Gwadabe further said the success story was unending, with the naira trading at N1,255/$ on Saturday – which was below the N1,269.765 the BDCs were advised to sell.

He added that, “It is our view that the collaboration between the BDCs, CBN, National Security Adviser (NSA), Economic and Financial Crimes Commission (EFCC), as well as support from the presidency, helped in creating the opportunity for building the foundation of this achievement.”

“Overall, the combination of these actions have induced an atmosphere of public calmness, confidence, hope and liquidity in the markets.

“We call, therefore, on the CBN to continue to calibrate the existing relationship between the BDCs and the apex bank to sustain the success story.”

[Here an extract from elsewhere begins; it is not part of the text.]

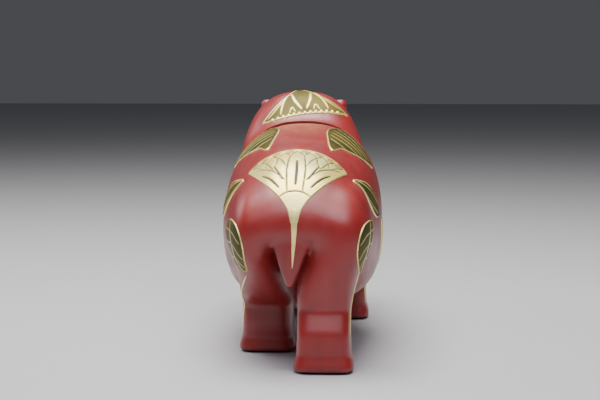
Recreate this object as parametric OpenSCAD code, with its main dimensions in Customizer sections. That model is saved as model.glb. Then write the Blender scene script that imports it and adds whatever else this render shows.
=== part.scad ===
// Still bank: a walking hippopotamus cast hollow in iron, with a coin slot
// across the nape and a screwed belly plate that carries a hinged trap door.
// Millimetres. +Y is forward (head), +Z is up, +X is the animal's right side.
// The origin lies on the floor under the middle of the bank.

/* [Overall] */
// Length from the rump to the nose
bank_l = 190; // [170:1:230]
// Width across the belly
bank_w = 71.8; // [64:0.1:88]
// Height from the floor to the crest of the neck
bank_h = 111; // [98:1:133]
// How far the neck and head stand off the middle plane
head_sway = 3; // [0:0.1:5]

/* [Casting] */
// Thickness of the cast iron wall
wall = 3.6; // [2.8:0.1:4.6]
// Points round each section of the trunk
ring_points = 32; // [24:4:40]
// Sections along the trunk
trunk_sections = 36; // [28:2:40]

/* [Legs] */
// Half width of a hind foot above its flared sole
hind_foot_a = 11.3; // [9:0.1:12]
// Length of a hind foot above its flared sole
hind_foot_l = 23.4; // [20:0.1:26]
// Half width of a front foot above its flared sole
fore_foot_a = 10.2; // [9:0.1:12]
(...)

‘Stable naira will attract more foreign portfolio inflows’

Describing the ongoing market development as revolutionary, Gwadabe said a stable naira would attract more foreign portfolio inflows to the economy.

He explained that prospects for FX earnings were promising, with an increase in Foreign Portfolio Investments (FPI) and inflows exceeding $1.5bn just days after the Monetary Policy Committee (MPC) raised interest rates by 200 basis points.

Gwadabe said increases in FX inflows through the CBN’s monetary tools were aiding to boost foreign reserve accretion, granting the apex bank the power to defend the local currency.

He reiterated ABCON’s commitment to maintaining collaboration with the central bank to ensure that all members benefitted mutually, preventing exclusion and the dominance of the sector by larger entities.